If one is in the mood to be gloomy, that persistent drain of cold in the east of Canada, even when the west is flooded with Pacific air, does not bode well for the Great Plains and East of the USA. If it effects us even when the cross-polar-flow is Canada-to-Siberia, it will be far worse when the flow is Siberia-to-Canada. Our worst winters see the arctic sweep south down the east side of the Rockies, brew trouble by mixing with tropical air in the Gulf of Mexico, and send snowstorms up the east coast. This early in the winter the Atlantic retains summer warmth, so the storms often contain rain or are all rain, but as the winter proceeds the big cities of Boston, New York, Philadelphia, Baltimore and even Washington D.C. get clouted, (and politicians get busy dealing with the climate by raising taxes).
Around here the last thing we want right now is rain.

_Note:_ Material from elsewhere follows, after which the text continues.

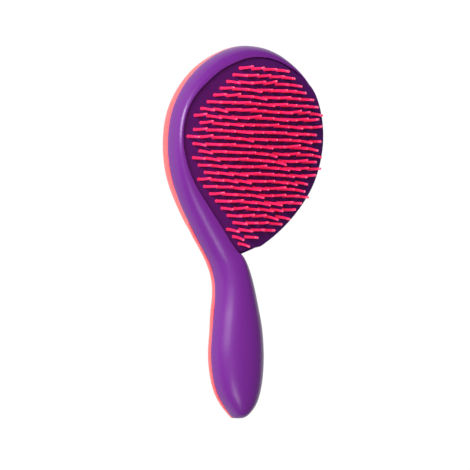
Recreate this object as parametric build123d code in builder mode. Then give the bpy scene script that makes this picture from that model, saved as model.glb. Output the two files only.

When you have three feet of snow on your roof the snow acts like a sponge in the rain, and the weight of all the wet snow can cause buildings to collapse. In fact I’m going to shovel the roof of my goat’s stable over the weekend. (When younger I made some extra money during bleak winters risking my neck in that manner, but now I just do it for survival, which I also call “fun”.)
There seems to be a lag of up to a week between events in Northern Canada and repercussions reaching us down here. A switcheroo up there leads to erratic weather down here. It’s still too early to be certain what the winter pattern will be. One looks for things to “settle down”, but one also is not entirely sure the switcheroo-pattern might not be THE pattern, and chaos will continue non-stop. Stay tuned.
(I’ll ad some graphs and the individual DMI polar isobar and isotherm maps later, when I find time. But now I have to go shovel a roof.)